### Requirements:
Emit the entire listing verbatim.

### Recorded information:
------------------------------------------------------------
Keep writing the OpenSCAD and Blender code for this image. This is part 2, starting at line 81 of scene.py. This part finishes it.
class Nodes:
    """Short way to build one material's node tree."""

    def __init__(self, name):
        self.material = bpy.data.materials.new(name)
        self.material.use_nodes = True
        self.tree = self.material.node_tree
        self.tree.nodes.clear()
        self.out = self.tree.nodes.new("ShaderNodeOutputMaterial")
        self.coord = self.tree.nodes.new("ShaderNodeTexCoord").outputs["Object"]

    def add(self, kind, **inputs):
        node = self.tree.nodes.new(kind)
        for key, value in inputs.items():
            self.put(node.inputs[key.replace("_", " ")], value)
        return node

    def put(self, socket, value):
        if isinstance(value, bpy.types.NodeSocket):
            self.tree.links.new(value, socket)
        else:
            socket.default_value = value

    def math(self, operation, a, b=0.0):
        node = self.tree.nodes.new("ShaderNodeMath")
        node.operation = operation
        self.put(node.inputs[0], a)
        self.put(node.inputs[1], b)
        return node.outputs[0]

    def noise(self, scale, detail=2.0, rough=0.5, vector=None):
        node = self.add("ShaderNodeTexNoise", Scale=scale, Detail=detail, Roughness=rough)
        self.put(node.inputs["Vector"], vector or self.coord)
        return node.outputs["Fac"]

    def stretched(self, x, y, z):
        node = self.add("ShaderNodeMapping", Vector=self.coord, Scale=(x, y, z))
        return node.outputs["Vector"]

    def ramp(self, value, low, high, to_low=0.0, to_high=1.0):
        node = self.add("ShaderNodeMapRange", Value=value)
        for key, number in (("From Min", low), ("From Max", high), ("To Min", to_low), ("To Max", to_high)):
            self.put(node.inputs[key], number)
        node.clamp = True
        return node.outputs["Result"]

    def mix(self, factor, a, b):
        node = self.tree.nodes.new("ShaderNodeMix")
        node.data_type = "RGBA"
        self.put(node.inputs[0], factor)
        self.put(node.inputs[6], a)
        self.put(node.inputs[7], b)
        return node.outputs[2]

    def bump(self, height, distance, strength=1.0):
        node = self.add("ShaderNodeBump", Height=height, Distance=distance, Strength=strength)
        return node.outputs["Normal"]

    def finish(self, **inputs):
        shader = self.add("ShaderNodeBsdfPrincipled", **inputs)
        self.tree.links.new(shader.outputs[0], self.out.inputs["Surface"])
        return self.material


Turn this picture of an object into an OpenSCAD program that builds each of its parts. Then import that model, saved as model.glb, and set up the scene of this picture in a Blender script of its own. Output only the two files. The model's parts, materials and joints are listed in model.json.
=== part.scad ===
------------------------------------------------------------
### The result:
Keep writing the OpenSCAD and Blender code for this image. This is part 2, starting at line 81 of scene.py. This part finishes it.
class Nodes:
    """Short way to build one material's node tree."""

    def __init__(self, name):
        self.material = bpy.data.materials.new(name)
        self.material.use_nodes = True
        self.tree = self.material.node_tree
        self.tree.nodes.clear()
        self.out = self.tree.nodes.new("ShaderNodeOutputMaterial")
        self.coord = self.tree.nodes.new("ShaderNodeTexCoord").outputs["Object"]

    def add(self, kind, **inputs):
        node = self.tree.nodes.new(kind)
        for key, value in inputs.items():
            self.put(node.inputs[key.replace("_", " ")], value)
        return node

    def put(self, socket, value):
        if isinstance(value, bpy.types.NodeSocket):
            self.tree.links.new(value, socket)
        else:
            socket.default_value = value

    def math(self, operation, a, b=0.0):
        node = self.tree.nodes.new("ShaderNodeMath")
        node.operation = operation
        self.put(node.inputs[0], a)
        self.put(node.inputs[1], b)
        return node.outputs[0]

    def noise(self, scale, detail=2.0, rough=0.5, vector=None):
        node = self.add("ShaderNodeTexNoise", Scale=scale, Detail=detail, Roughness=rough)
        self.put(node.inputs["Vector"], vector or self.coord)
        return node.outputs["Fac"]

    def stretched(self, x, y, z):
        node = self.add("ShaderNodeMapping", Vector=self.coord, Scale=(x, y, z))
        return node.outputs["Vector"]

    def ramp(self, value, low, high, to_low=0.0, to_high=1.0):
        node = self.add("ShaderNodeMapRange", Value=value)
        for key, number in (("From Min", low), ("From Max", high), ("To Min", to_low), ("To Max", to_high)):
            self.put(node.inputs[key], number)
        node.clamp = True
        return node.outputs["Result"]

    def mix(self, factor, a, b):
        node = self.tree.nodes.new("ShaderNodeMix")
        node.data_type = "RGBA"
        self.put(node.inputs[0], factor)
        self.put(node.inputs[6], a)
        self.put(node.inputs[7], b)
        return node.outputs[2]

    def bump(self, height, distance, strength=1.0):
        node = self.add("ShaderNodeBump", Height=height, Distance=distance, Strength=strength)
        return node.outputs["Normal"]

    def finish(self, **inputs):
        shader = self.add("ShaderNodeBsdfPrincipled", **inputs)
        self.tree.links.new(shader.outputs[0], self.out.inputs["Surface"])
        return self.material


Turn this picture of an object into an OpenSCAD program that builds each of its parts. Then import that model, saved as model.glb, and set up the scene of this picture in a Blender script of its own. Output only the two files. The model's parts, materials and joints are listed in model.json.
=== part.scad ===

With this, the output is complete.